Renting in the UK: How to Spot a Scam Listing Before You Send a Deposit in 2026

  • By Sophia Tan
  • May 15, 2026
Renting in the UK: How to Spot a Scam Listing Before You Send a Deposit in 2026 Featured Image

To spot a UK rental scam in 2026, check three things before sending a penny: that the deposit will be protected in a government-approved scheme (DPS, MyDeposits, or TDS), that you can verify the landlord’s identity and the property’s address via Land Registry, and that you’ve seen the flat in person or on a live video call. If any of those break down — walk away. The scams hitting international students this year are slicker than ever, with AI-generated interior photos and cloned Rightmove listings, but they all collapse the moment you demand verifiable paperwork.

Why International Students Are the #1 Target in 2026

Scammers love students who are still abroad. You can’t view in person, you’re under pressure to lock in housing before term starts, and you don’t yet know what a “normal” London or Manchester rent actually looks like. Action Fraud data shows reported rental fraud jumped roughly 24% year-on-year heading into 2026, with the average loss to a student victim sitting around £1,400 — usually one month’s rent plus a “holding deposit.”

The pattern is depressingly consistent. A first-year from Lagos or Shanghai finds a beautiful one-bed in Zone 2 London for £950 a month. The “landlord” is “working in Dubai” and asks for a deposit via international transfer to hold the property. The flat doesn’t exist — or it exists, but belongs to someone else entirely.

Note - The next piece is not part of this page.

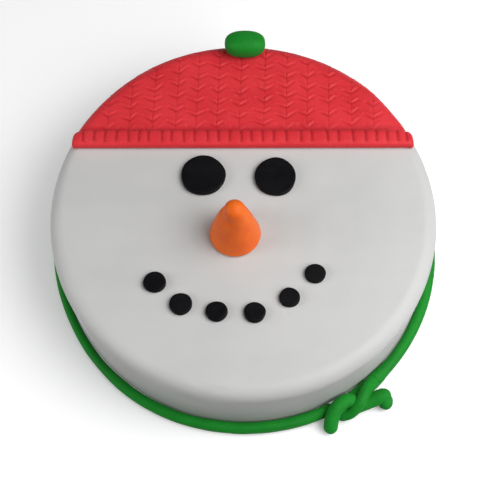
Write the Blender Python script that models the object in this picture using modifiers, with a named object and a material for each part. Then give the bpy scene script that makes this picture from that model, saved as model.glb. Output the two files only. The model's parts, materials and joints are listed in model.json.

If you’re still researching cities, our comparison of Manchester, Birmingham and Glasgow for student value gives realistic 2026 rent benchmarks so you know when a price is too good to be true.

Laptop displaying a blurred property listing with a coffee mug beside it
Laptop displaying a blurred property listing with a coffee mug beside it
Student calmly making a phone call at a desk after reporting fraud
Student calmly making a phone call at a desk after reporting fraud

The Six Red Flags That Should Stop You Cold

Most scams trip at least three of these wires. Spot one, get cautious. Spot two, walk away.

  • Price 20%+ below market. A £1,800 area flat going for £1,200 isn’t your lucky day.
  • “I’m abroad and can’t do viewings.” The single most common scam opener in 2026.
  • Pressure to pay a holding deposit within 24 hours “because another student is interested.”
  • Payment requested by international wire, crypto, or to a personal account not matching the landlord’s name on the contract.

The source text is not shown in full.